General information
- Type: High-rise office
- Architectural style: Modern classical
- Location: Manchester, England
- Construction started: June 2026
- Completed: 2032
- Cost: £310 million

Technical details
- Floor count: 8 floors
- Floor area: 900,000 square feet (84,000 m^{2})

Design and construction
- Architect: AtkinsRéalis

= Manchester Digital Campus =

High-rise office building in Manchester, England

Manchester Digital Campus is a planned high-rise office building on Great Ancoats Street in Manchester city centre, England. Designed by AtkinsRéalis, the scheme involves the construction of 900,000 square feet (27 ha) of office space spread over eight floors. The Digital Campus will house Number 10 North after becoming operational in 2032.

==History==
The site was previously home to Central Retail park opened in 1989 and was bought by Greater Manchester Combined Authority in 2017 for £37 million. In 2021 a campaign group named 'Trees Not Cars' successfully sued Manchester City Council in the High Court.

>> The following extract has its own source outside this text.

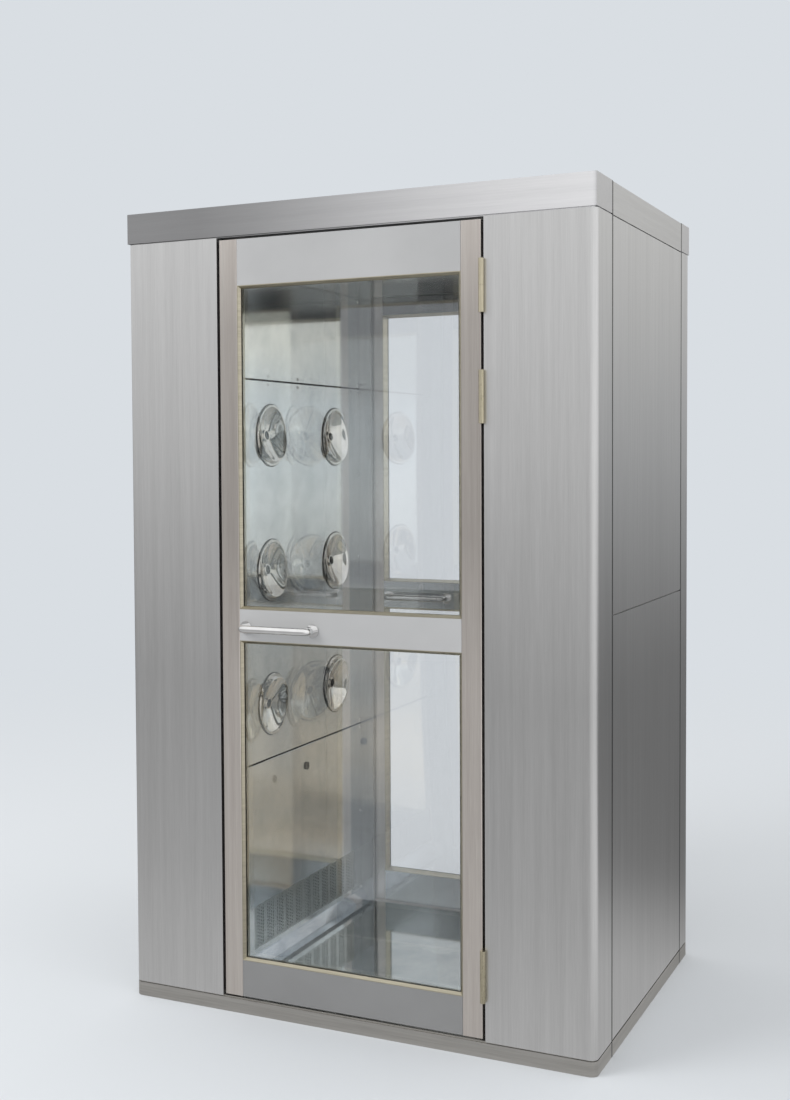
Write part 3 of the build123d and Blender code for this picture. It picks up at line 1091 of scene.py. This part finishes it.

They blocked the council's plans to use the cleared concrete slab as a temporary 440-space car park, arguing it would worsen air pollution near a local primary school. The Government Property Agency (United Kingdom) exchanged contracts with GMCA on the site May 2024 with legal transfer coming in 2025, HM Treasury gave final go ahead for project funding in March 2026.

==Facilities==
The development will offer two principal buildings, the south building will comprise of seven floors while the north building will top out slightly higher at eight storeys.

==Number 10 North==
Currently based at Heron House, Number 10 North, established by Andy Burnham upon becoming Prime Minister of the United Kingdom in July 2026, is planned to move to the Digital Campus once operational.

Number 10 North is planned to include offices for the prime minister and the First Secretary of State. Burnham has asked the chief executive of the Greater Manchester Combined Authority to be his deputy chief of staff, leading the new Number 10 North so the Digital campus will house the office of the deputy chief of staff.